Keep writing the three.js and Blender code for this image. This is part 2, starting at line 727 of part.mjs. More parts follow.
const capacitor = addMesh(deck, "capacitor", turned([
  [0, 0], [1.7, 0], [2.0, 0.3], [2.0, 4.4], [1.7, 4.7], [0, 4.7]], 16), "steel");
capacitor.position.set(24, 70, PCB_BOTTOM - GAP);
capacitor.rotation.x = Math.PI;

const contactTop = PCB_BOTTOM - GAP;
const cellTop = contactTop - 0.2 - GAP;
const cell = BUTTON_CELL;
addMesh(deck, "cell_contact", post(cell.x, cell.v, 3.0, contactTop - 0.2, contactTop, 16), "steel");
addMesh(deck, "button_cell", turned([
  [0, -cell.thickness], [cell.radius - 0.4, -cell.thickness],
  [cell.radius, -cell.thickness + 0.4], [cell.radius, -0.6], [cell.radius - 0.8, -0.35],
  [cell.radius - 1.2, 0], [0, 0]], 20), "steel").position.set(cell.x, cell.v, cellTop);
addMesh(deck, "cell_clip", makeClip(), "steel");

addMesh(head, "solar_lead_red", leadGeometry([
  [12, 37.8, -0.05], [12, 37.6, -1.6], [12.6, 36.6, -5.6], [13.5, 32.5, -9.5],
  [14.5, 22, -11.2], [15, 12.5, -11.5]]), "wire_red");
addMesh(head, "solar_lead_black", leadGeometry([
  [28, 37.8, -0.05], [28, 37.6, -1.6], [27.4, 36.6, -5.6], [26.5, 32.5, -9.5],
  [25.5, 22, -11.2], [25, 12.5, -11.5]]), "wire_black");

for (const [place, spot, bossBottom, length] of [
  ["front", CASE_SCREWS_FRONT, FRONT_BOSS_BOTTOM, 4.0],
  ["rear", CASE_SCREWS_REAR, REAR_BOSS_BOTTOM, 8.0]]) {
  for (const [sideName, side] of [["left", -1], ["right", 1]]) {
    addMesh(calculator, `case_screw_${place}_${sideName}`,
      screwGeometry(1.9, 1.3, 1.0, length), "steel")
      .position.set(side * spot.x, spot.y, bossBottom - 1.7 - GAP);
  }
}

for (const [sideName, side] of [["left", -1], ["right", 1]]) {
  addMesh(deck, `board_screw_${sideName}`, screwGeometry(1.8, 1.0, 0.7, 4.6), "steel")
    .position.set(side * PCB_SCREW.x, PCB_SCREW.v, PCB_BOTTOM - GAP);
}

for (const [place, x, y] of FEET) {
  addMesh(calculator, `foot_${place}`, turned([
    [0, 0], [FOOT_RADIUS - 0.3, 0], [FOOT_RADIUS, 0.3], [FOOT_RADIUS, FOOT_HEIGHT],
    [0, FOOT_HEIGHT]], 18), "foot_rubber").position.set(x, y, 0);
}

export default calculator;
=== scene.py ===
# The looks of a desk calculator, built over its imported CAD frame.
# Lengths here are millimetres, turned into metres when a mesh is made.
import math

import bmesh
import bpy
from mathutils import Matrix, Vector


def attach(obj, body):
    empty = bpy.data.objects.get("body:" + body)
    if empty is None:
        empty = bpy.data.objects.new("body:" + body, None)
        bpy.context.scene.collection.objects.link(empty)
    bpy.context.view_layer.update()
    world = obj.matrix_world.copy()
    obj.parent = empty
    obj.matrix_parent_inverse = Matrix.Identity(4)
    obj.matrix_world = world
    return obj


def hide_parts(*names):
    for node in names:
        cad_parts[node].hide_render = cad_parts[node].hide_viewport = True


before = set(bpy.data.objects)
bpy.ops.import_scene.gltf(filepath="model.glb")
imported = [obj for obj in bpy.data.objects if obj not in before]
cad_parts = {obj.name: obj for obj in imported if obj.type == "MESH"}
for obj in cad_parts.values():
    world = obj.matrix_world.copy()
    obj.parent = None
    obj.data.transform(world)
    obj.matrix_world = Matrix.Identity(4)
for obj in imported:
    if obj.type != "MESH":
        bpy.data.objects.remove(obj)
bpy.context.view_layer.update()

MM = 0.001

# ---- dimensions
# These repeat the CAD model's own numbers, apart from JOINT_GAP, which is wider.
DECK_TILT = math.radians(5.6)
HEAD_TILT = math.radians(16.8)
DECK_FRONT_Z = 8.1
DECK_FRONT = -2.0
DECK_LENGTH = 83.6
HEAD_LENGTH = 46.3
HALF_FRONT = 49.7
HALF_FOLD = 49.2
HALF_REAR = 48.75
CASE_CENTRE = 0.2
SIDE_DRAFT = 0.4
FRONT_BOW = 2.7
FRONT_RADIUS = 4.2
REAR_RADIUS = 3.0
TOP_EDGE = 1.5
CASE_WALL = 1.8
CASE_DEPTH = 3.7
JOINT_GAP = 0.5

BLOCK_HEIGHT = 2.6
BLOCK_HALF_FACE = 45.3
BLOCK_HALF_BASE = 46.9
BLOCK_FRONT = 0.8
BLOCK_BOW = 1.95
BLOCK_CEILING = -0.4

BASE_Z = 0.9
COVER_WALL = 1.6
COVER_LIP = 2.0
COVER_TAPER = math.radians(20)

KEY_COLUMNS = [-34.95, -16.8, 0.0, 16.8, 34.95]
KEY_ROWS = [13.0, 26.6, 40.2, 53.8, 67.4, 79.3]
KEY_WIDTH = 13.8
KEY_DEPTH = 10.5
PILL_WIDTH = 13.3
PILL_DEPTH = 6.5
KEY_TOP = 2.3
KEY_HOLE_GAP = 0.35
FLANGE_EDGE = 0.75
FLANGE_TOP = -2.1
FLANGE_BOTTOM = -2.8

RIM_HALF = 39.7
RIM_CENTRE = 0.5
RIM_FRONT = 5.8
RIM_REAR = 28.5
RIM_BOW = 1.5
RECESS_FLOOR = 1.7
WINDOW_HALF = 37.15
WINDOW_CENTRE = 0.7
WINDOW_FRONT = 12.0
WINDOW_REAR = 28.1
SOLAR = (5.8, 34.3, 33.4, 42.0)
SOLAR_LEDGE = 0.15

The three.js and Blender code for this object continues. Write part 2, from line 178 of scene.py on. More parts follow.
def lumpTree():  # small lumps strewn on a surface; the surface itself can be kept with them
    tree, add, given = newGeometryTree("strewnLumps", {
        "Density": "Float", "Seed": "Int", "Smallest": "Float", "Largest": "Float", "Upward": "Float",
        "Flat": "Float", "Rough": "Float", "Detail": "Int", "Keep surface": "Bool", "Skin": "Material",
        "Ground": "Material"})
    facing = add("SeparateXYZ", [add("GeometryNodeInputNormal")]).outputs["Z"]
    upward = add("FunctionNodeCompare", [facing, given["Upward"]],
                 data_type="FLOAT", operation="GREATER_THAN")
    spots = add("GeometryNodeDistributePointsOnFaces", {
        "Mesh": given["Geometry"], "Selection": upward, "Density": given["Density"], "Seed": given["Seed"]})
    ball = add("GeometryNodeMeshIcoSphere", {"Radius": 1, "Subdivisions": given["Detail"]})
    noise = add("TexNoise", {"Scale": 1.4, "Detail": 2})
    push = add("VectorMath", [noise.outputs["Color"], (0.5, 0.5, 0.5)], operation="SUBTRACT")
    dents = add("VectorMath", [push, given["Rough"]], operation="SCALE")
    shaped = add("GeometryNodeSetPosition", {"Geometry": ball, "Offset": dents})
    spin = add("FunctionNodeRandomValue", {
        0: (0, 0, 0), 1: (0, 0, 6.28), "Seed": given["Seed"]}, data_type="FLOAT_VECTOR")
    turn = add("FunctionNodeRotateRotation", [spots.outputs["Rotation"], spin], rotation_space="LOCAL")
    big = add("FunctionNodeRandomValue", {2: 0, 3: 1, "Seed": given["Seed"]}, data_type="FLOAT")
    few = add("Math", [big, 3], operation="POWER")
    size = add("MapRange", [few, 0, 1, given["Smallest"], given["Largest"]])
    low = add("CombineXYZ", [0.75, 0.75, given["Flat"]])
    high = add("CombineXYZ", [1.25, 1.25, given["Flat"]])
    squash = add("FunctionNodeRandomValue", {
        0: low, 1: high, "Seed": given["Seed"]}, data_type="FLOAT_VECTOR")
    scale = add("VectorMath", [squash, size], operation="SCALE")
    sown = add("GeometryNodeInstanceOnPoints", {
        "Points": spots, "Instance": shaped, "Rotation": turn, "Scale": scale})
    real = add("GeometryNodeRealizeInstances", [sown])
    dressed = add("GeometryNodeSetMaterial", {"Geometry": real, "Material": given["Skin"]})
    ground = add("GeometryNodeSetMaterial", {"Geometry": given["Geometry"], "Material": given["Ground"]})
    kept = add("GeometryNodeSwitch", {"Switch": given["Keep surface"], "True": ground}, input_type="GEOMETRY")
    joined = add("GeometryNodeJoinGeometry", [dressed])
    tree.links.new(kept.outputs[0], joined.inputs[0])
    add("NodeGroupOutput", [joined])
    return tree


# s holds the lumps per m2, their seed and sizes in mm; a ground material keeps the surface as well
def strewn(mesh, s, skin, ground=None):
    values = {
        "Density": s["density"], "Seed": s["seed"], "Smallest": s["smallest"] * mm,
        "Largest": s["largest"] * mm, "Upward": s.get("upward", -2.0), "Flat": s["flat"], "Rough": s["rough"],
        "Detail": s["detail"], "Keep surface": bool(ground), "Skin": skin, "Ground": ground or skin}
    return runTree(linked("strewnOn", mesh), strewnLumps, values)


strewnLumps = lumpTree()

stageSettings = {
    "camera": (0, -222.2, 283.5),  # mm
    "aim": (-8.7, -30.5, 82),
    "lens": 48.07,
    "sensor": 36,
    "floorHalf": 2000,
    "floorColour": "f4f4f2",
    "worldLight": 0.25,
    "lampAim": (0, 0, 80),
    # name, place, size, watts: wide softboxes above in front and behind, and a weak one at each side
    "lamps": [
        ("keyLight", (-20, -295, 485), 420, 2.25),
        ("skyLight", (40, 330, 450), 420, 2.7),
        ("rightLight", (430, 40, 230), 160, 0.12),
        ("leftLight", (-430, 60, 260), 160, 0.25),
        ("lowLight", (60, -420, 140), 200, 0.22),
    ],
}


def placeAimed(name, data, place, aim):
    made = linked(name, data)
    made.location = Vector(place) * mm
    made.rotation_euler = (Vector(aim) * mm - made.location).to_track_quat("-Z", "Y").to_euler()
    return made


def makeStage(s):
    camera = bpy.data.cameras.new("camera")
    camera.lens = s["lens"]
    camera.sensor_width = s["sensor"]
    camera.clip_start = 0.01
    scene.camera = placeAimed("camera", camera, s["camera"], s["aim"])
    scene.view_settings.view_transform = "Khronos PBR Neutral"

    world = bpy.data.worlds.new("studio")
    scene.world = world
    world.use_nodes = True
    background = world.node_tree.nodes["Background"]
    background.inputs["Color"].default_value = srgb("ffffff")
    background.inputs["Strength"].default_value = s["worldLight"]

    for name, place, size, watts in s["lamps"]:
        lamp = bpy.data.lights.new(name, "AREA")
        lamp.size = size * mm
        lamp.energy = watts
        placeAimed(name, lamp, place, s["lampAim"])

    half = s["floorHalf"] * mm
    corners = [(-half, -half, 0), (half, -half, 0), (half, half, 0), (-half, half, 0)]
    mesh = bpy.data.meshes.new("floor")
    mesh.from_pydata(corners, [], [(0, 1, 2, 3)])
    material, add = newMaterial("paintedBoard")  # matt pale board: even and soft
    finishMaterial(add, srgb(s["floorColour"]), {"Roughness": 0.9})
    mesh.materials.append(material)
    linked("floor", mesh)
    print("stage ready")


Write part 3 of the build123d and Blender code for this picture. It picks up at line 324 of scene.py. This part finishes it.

****************

### Task brief:
All lines of the data above that include the word "Blender" must be shown.

### Full output:
Keep writing the three.js and Blender code for this image. This is part 2, starting at line 727 of part.mjs. More parts follow.
The three.js and Blender code for this object continues. Write part 2, from line 178 of scene.py on. More parts follow.
Write part 3 of the build123d and Blender code for this picture. It picks up at line 324 of scene.py. This part finishes it.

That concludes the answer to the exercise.